Likewise, much later on, applying the same disciplines to the VMware business I ran at Computacenter for 2 years (alongside looking after 1,071 other vendors as well in our team of 4), we got from 7% market share to 21% in two years, and won their prestigious “Global Solution Partner of the Year, 2012” award. The whole underlying strategy had 2 key aims, and 3 subsidiary development goals. Worked a treat:

VMware Global Solution Provider of the Year 2012 Trophy

The top 3-5 priorities are the only ones to focus on

Ever since, every business i’ve run has boiled down to 3-5 priorities, in order of impact – which is very much like organising a set of bowling pins and knowing, at all times, what you’re aiming at.

If you get down to brass tacks – and this is something I learnt from Microsoft when selling their wares – there are four key levers in any business. To improve profits, you sell:

  • More Product(s)
  • to More People
  • More Often
  • At More Margin (which is higher price and/or lowest cost)
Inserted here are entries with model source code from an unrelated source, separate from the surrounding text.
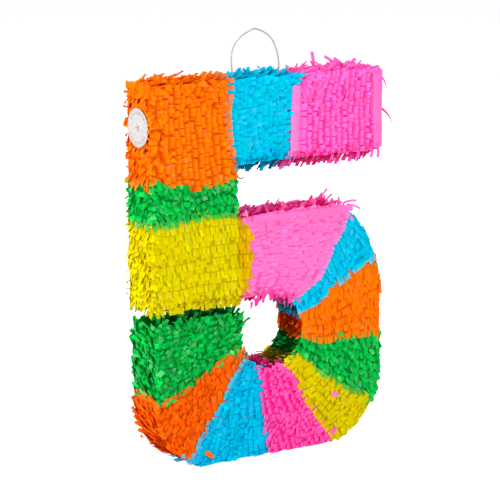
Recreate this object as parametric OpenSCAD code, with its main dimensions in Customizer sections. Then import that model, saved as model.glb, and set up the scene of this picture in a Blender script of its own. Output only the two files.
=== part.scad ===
// Number-shaped pinata: a hollow cardboard body wrapped in cut tissue fringe,
// with a hinged fill flap in its left edge and a wire hanging loop on top.
// Origin: middle of the width and of the depth, on the flat bottom. Front faces -Y.

/* [Overall size] */
// Height of the fringed body, without the hanging loop
body_h = 500; // [480:1:520]
// Width of the fringed body
body_w = 358; // [350:1:366]
// Depth of the fringed body, front to back
body_d = 60; // [54:1:80]

/* [Figure] */
// Height of the top bar
bar_h = 108; // [100:1:116]
// Width of the upright stem
stem_w = 128; // [120:1:134]
// Height of the bowl's flat top
bowl_top = 322; // [318:1:328]
// Outer radius of the bowl's shoulder
shoulder_r = 150; // [146:1:150]
// Height of the shoulder's centre
shoulder_z = 200; // [195:1:204]
// Radius of the lower right corner
corner_right_r = 95; // [88:1:98]
// Radius of the lower left corner
corner_left_r = 88; // [82:1:92]
// Step of the lower left end, in from the stem's left edge
end_step = 4; // [2:1:6]
// Radius of the round hole in the bowl
hole_r = 49; // [46:1:52]
// Distance of the round hole's centre from the left edge
hole_x = 182; // [178:1:186]
// Height of the round hole's centre
hole_z = 167; // [164:1:170]
// Height of the slot under the stem
slot_h = 21; // [18:1:24]

/* [Board and fringe] */
// Thickness of the cardboard
board_t = 3; // [2:0.5:3]
// Thickness of the fringe layer on the cardboard
fringe_t = 4; // [3:0.5:5]

/* [Fill flap] */
// Width of the flap
flap_w = 38; // [32:1:40]
// Height of the flap
flap_h = 60; // [50:1:64]
// Height of the flap's hinge line
flap_z = 475; // [470:1:480]
// Diameter of the round label on the flap
label_d = 49.6; // [40:0.2:52]

/* [Hanging loop] */
// Diameter of the wire
wire_d = 2; // [1.6:0.1:2.4]
// Width of the loop between the middles of its legs
loop_w = 70; // [64:1:76]
// Height of the loop's arch centre above the body
loop_rise = 24; // [20:1:30]
// Sideways position of the loop's middle
loop_x = -4; // [-8:1:0]

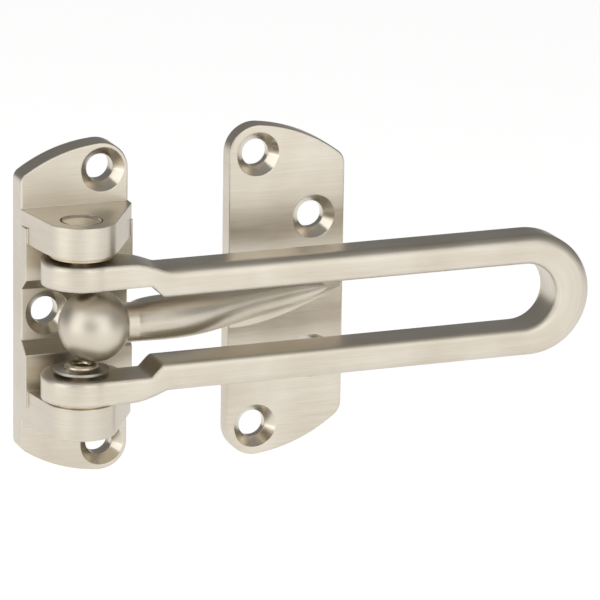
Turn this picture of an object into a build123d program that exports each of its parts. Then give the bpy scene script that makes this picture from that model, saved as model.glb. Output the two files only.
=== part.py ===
from build123d import *
import os

# Swing-bar door guard: a frame bracket with two hinge lugs, a slotted bar that turns between them,
# and a catch plate whose ball runs in the slot.
# Millimetres. +X runs along the closed bar, +Y goes into the wall and +Z is up.
# The origin lies on the back of the frame bracket, behind the hinge axis, at mid height.

# Hinge axis
AXIS_DEPTH = 19.0
PIVOT_RADIUS = 2.9
RUNNING_CLEARANCE = 0.05

# Frame bracket plate
FRAME_HEIGHT = 77.8
FRAME_LEFT = 9.9
FRAME_RIGHT = 15.7
FRAME_THICKNESS = 5.8
FRAME_END_RADIUS = 36.0
FRAME_END_CENTRE_X = 11.2
FRAME_BIG_CORNER = 6.5
FRAME_SMALL_CORNER = 2.5

# Raised pads and the land between them
PAD_THICKNESS = 9.1
LAND_HALF_HEIGHT = 6.0
PAD_START = 8.8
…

Graphing the number of *different* products you sell per year, how many different customers you sell to per year, the average purchase frequency per customer per year and the overall margin percentages per year, all on separate graphs, will normally isolate pretty quickly where a business is succeeding, failing or (at the very least) which way it is trending. Towards future success, or alternatively, towards oblivion. Once you understand the dynamics you’re faced with, you can start addressing how you’re going to push things forward.

And i’m far from alone:

Equally applicable, I noticed on my weekly Quora Digest this morning that someone had asked how to prioritise feature requests submitted to a Product Manager. I thought the answer from Ian McAllister of Amazon was extremely good – see it in the flesh here – not least because if follows the same sort of process i’ve found has worked well down all the years in my sordid past.